On Tuesday, the Los Angeles County Board of Supervisors unanimously voted in favor of launching a pilot program to provide transportation to foster children who have moved away from their schools of origin.
Frequent moves mean that kids often have to change schools, or have difficulty getting to school. The motion, introduced by Supervisors Kathryn Barger and Mark Ridley-Thomas, aims to keep kids in their school of origin. (A school of origin is usually the school a child attended before entering foster care, but can also be the school a child most recently attended, or any recently attended school with which the child feels a connection.)
Research “indicates that educational outcomes for foster kids fall below their peers,” Barger said. “Changing schools along with change homes creates further upheaval for kids that have already experienced trauma and loss…And at the very least we have an obligation to ensure they get the proper education and the tools necessary. And as their de facto parents, that is our role.”
In 2015, then-President Barack Obama signed the Every Student Succeeds Act (ESSA), a major bipartisan education policy overhaul that, among other rules, required districts to have plans in place for transporting foster children to their schools of origin. California failed to turn in plans before the December 2016 deadline, and the state Department of Education called fiscal year 2016-2017 a “transition year” for full implementation and compliance with the federal law. Missing the deadline has unfortunately put the state’s schools and children at risk of losing out on $1.8 billion in federal funding.
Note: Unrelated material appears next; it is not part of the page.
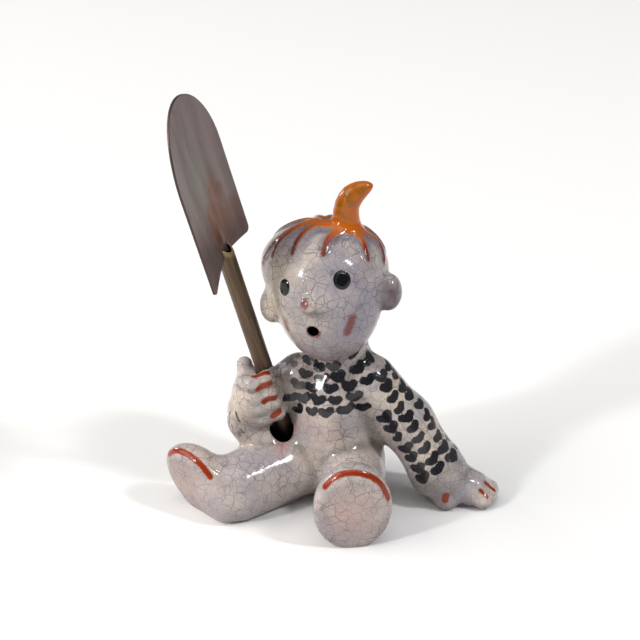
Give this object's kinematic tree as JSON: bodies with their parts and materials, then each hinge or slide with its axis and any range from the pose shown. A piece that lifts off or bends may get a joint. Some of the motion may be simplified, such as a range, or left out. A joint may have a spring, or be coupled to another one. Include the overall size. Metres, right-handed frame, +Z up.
{
  "type": "ceramic figurine",
  "caption": "Seated toddler in crackle-glazed ceramic with a dabbed jumper and a curl of hair, holding a metal spade upright in one fist.",
  "frame": {"origin": "middle of the seat's flat underside, on the surface that the figure sits on", "axes": "+Z up, -Y the way the figure faces, +X towards its left hand"},
  "size_m": [0.1093, 0.0708, 0.154],
  "materials": {
    "glazed_ceramic": "glossy cream to lilac-grey crackle glaze, black dabs on the jumper, orange hair locks, rust lines",
    "shaft_metal": "aged brown and olive patina, half dull",
    "blade_metal": "aged grey-purple patina with a copper-brown patch, half dull"
  },
  "bodies": {
    "root": {"child_figure": "glazed_ceramic", "spade_shaft": "shaft_metal", "spade_blade": "blade_metal"}
  },
  "joints": []
}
Tuesday’s motion is the result of a motion approved in February that directed the LA County Office of Child Protection (OCP) and the county’s Office of Education (LACOE) to consult with the Department of Children and Family Services (DCFS) to report back with a plan for becoming fully compliant with ESSA.
In order to receive federal funding, each state is required to submit a “comprehensive set of assurances” to the US Department of Education. The DOE is slated to publish information info on the assurances collected by June 2017 at the latest. LA’s transportation pilot program would allow every district in the county to submit the necessary assurances by June.
Daniel Heimpel, of The Chronicle of Social Change, has been following the issue very closely. Writing for the LA Daily News, Heimpel tells the story of “Alex,” an LA County foster youth who was sent to a Long Beach group home, forcing him to transfer away from his Santa Clarita school of origin, where he was thriving as a promising member of the school’s band. Alex’s story has a happy ending, but there are many other displaced children in LA County who do not have school stability.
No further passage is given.